**YOUR TASK**: Output, please, exactly those lines of the listing that come before the line with "grain = place.noise(0.11 * mm, 2)", along with that line itself.

**COLLECTED DATA**:
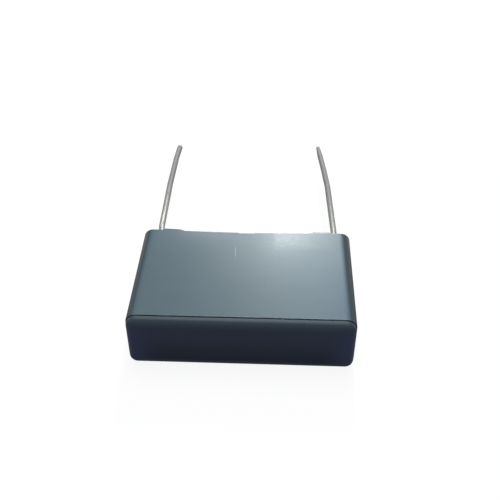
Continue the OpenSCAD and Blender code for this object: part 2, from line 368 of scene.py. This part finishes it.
def case_plastic(place):
    """Slate grey polyester, satin, with a fine spark-eroded mould texture. Its wide faces are painted
    paler, its sides and closed end darker: painted light and shade on one plastic. Shade is painted
    in the parting line, and a highlight on the lip next to it, which is glossier."""
    x, y, z = (place.axis(k) for k in range(3))
    off_middle = abs(z - half_thick)
    mottle = place.noise(6 * mm, 3)
    fine = place.noise(0.5 * mm, 3)
    grain = place.noise(0.11 * mm, 2)

    # Where the wide faces, the closed end, the shade painted in the parting line and the highlight painted
    # on the lip just past it are
    wide_face = (off_middle.ramp(half_thick - 0.6 * mm, half_thick - 0.45 * mm)
                 * (1 - abs(x).ramp(half_length - 1.1 * mm, half_length - 0.7 * mm)))
    on_end = 1 - (y - lip_y).ramp(-0.1 * mm, 0)
    in_line = 1 - abs(y - (lip_y - line_width / 2)).ramp(0.03 * mm, 0.09 * mm)
    # A dark line painted along the parting line's groove: painted shade, fainter towards the left end
    groove_shade = in_line * (0.6 + 0.4 * mottle) * (0.25 + 0.75 * x.ramp(-12.2 * mm, -10.6 * mm))
    # A paler band painted on the lip just past the parting line: a painted highlight, where the lip is also
    # a little glossier
    lip_highlight = (y > lip_y) * (1 - (y - lip_y).ramp(0.05 * mm, 0.2 * mm)) * fine.ramp(0.3, 0.6)
    handled = place.noise(2.2 * mm, 4, (2.2, 1, 1), 0.6).ramp(0.5, 0.75) * wide_face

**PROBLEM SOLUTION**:
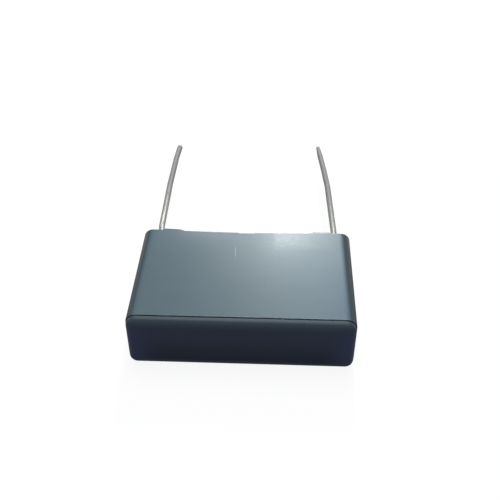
Continue the OpenSCAD and Blender code for this object: part 2, from line 368 of scene.py. This part finishes it.
def case_plastic(place):
    """Slate grey polyester, satin, with a fine spark-eroded mould texture. Its wide faces are painted
    paler, its sides and closed end darker: painted light and shade on one plastic. Shade is painted
    in the parting line, and a highlight on the lip next to it, which is glossier."""
    x, y, z = (place.axis(k) for k in range(3))
    off_middle = abs(z - half_thick)
    mottle = place.noise(6 * mm, 3)
    fine = place.noise(0.5 * mm, 3)
    grain = place.noise(0.11 * mm, 2)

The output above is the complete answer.